==== DATA SECTION ====

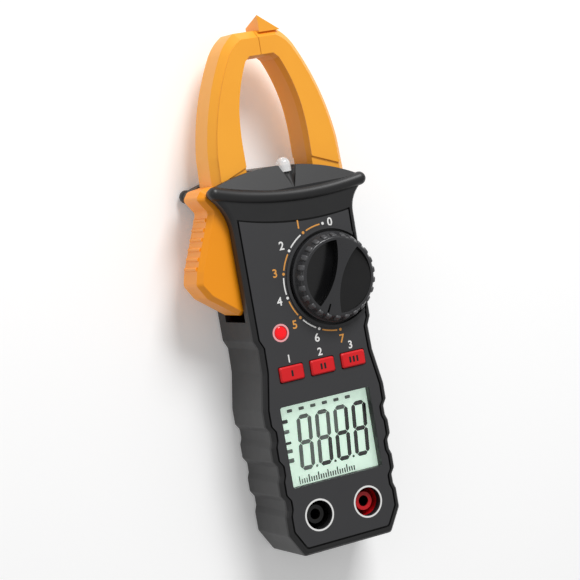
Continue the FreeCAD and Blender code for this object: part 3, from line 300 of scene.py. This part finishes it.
    # dyed liquid-crystal segments, on and ghosted: flat black and flat grey under the window
    m["segment"] = moulded("dark_crystal_segment", linear("#0B0D0C"), gloss=(0.3, 0.36), grain=0.4,
                           strength=0.02)
    m["ghost"] = moulded("ghost_crystal_segment", linear("#75807A"), gloss=(0.3, 0.36), grain=0.4,
                         strength=0.02)


def display_material(colour):
    """Liquid-crystal glass over a lit guide: pale green and a little uneven, with a steady glow."""
    material = new_material("lit_crystal_glass")
    place = add_node(material, "ShaderNodeTexCoord").outputs["Object"]
    base = mottled(material, place, colour, 30 * MM, 0.05)
    shader = add_node(material, "ShaderNodeBsdfPrincipled", {"IOR": 1.5, "Emission Strength": 0.6}, {
        "Base Color": base,
        "Emission Color": base,
        "Roughness": uneven_gloss(material, place, 4 * MM, 0.2, 0.28),
        "Normal": grained(material, place, 0.2 * MM, 0.002 * MM, 0.05),
    })
    return close_material(material, shader)


def clear_material(name, roughness, ior, clearness=1.0, glow=0.0):
    """A clear moulding: polished, with faint waviness from the mould.

    clearness below 1 makes it milky, and glow lights it from inside."""
    ripple, waviness = 6 * MM, 0.01 * MM
    material = new_material(name)
    place = add_node(material, "ShaderNodeTexCoord").outputs["Object"]
    noise = add_node(material, "ShaderNodeTexNoise", {"Scale": 1 / ripple, "Detail": 1.0},
                     {"Vector": place})
    bump = add_node(material, "ShaderNodeBump", {"Strength": 0.05, "Distance": waviness},
                    {"Height": noise.outputs["Fac"]})
    shader = add_node(material, "ShaderNodeBsdfPrincipled",
                      {"IOR": ior, "Transmission Weight": clearness, "Roughness": roughness,
                       "Base Color": (1.0, 1.0, 1.0, 1.0), "Emission Strength": glow,
                       "Emission Color": (1.0, 1.0, 1.0, 1.0)},
                      {"Normal": bump.outputs["Normal"]})
    return close_material(material, shader)


def lamp_material(colour):
    """A dyed epoxy lens with the lamp lit behind it: brighter in the middle."""
    material = new_material("lit_red_epoxy")
    place = add_node(material, "ShaderNodeTexCoord").outputs["Object"]
    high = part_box("voltage_lens")[1]
    centre = middle("voltage_lens")
    lens_radius = 2.6 * MM
    apart = add_node(material, "ShaderNodeVectorMath", links={0: place}, operation="DISTANCE")
    apart.inputs[1].default_value = (centre.x, centre.y, high.z)
    ramp = add_node(material, "ShaderNodeMapRange",
                    {"From Min": 0.0, "From Max": lens_radius, "To Min": 1.0, "To Max": 0.25},
                    {"Value": apart.outputs["Value"]})
    tint = add_node(material, "ShaderNodeMixRGB",
                    {"Color1": shade(colour, 0.5), "Color2": shade(colour, 1.0)},
                    {"Fac": ramp.outputs["Result"]})
    shader = add_node(material, "ShaderNodeBsdfPrincipled", {"IOR": 1.52, "Emission Strength": 0.65}, {
        "Base Color": tint.outputs["Color"],
        "Emission Color": tint.outputs["Color"],
        "Roughness": uneven_gloss(material, place, 1 * MM, 0.08, 0.14),
    })
    return close_material(material, shader)


# ---------------------------------------------------------------- modelling helpers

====

### GOAL OF THE EXERCISE
Extract the data exactly as given.

### EXERCISE ANSWER
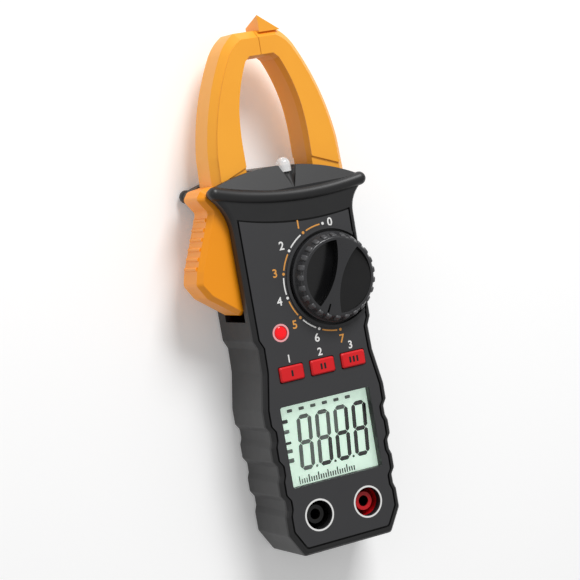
Continue the FreeCAD and Blender code for this object: part 3, from line 300 of scene.py. This part finishes it.
    # dyed liquid-crystal segments, on and ghosted: flat black and flat grey under the window
    m["segment"] = moulded("dark_crystal_segment", linear("#0B0D0C"), gloss=(0.3, 0.36), grain=0.4,
                           strength=0.02)
    m["ghost"] = moulded("ghost_crystal_segment", linear("#75807A"), gloss=(0.3, 0.36), grain=0.4,
                         strength=0.02)


def display_material(colour):
    """Liquid-crystal glass over a lit guide: pale green and a little uneven, with a steady glow."""
    material = new_material("lit_crystal_glass")
    place = add_node(material, "ShaderNodeTexCoord").outputs["Object"]
    base = mottled(material, place, colour, 30 * MM, 0.05)
    shader = add_node(material, "ShaderNodeBsdfPrincipled", {"IOR": 1.5, "Emission Strength": 0.6}, {
        "Base Color": base,
        "Emission Color": base,
        "Roughness": uneven_gloss(material, place, 4 * MM, 0.2, 0.28),
        "Normal": grained(material, place, 0.2 * MM, 0.002 * MM, 0.05),
    })
    return close_material(material, shader)


def clear_material(name, roughness, ior, clearness=1.0, glow=0.0):
    """A clear moulding: polished, with faint waviness from the mould.

    clearness below 1 makes it milky, and glow lights it from inside."""
    ripple, waviness = 6 * MM, 0.01 * MM
    material = new_material(name)
    place = add_node(material, "ShaderNodeTexCoord").outputs["Object"]
    noise = add_node(material, "ShaderNodeTexNoise", {"Scale": 1 / ripple, "Detail": 1.0},
                     {"Vector": place})
    bump = add_node(material, "ShaderNodeBump", {"Strength": 0.05, "Distance": waviness},
                    {"Height": noise.outputs["Fac"]})
    shader = add_node(material, "ShaderNodeBsdfPrincipled",
                      {"IOR": ior, "Transmission Weight": clearness, "Roughness": roughness,
                       "Base Color": (1.0, 1.0, 1.0, 1.0), "Emission Strength": glow,
                       "Emission Color": (1.0, 1.0, 1.0, 1.0)},
                      {"Normal": bump.outputs["Normal"]})
    return close_material(material, shader)


def lamp_material(colour):
    """A dyed epoxy lens with the lamp lit behind it: brighter in the middle."""
    material = new_material("lit_red_epoxy")
    place = add_node(material, "ShaderNodeTexCoord").outputs["Object"]
    high = part_box("voltage_lens")[1]
    centre = middle("voltage_lens")
    lens_radius = 2.6 * MM
    apart = add_node(material, "ShaderNodeVectorMath", links={0: place}, operation="DISTANCE")
    apart.inputs[1].default_value = (centre.x, centre.y, high.z)
    ramp = add_node(material, "ShaderNodeMapRange",
                    {"From Min": 0.0, "From Max": lens_radius, "To Min": 1.0, "To Max": 0.25},
                    {"Value": apart.outputs["Value"]})
    tint = add_node(material, "ShaderNodeMixRGB",
                    {"Color1": shade(colour, 0.5), "Color2": shade(colour, 1.0)},
                    {"Fac": ramp.outputs["Result"]})
    shader = add_node(material, "ShaderNodeBsdfPrincipled", {"IOR": 1.52, "Emission Strength": 0.65}, {
        "Base Color": tint.outputs["Color"],
        "Emission Color": tint.outputs["Color"],
        "Roughness": uneven_gloss(material, place, 1 * MM, 0.08, 0.14),
    })
    return close_material(material, shader)


# ---------------------------------------------------------------- modelling helpers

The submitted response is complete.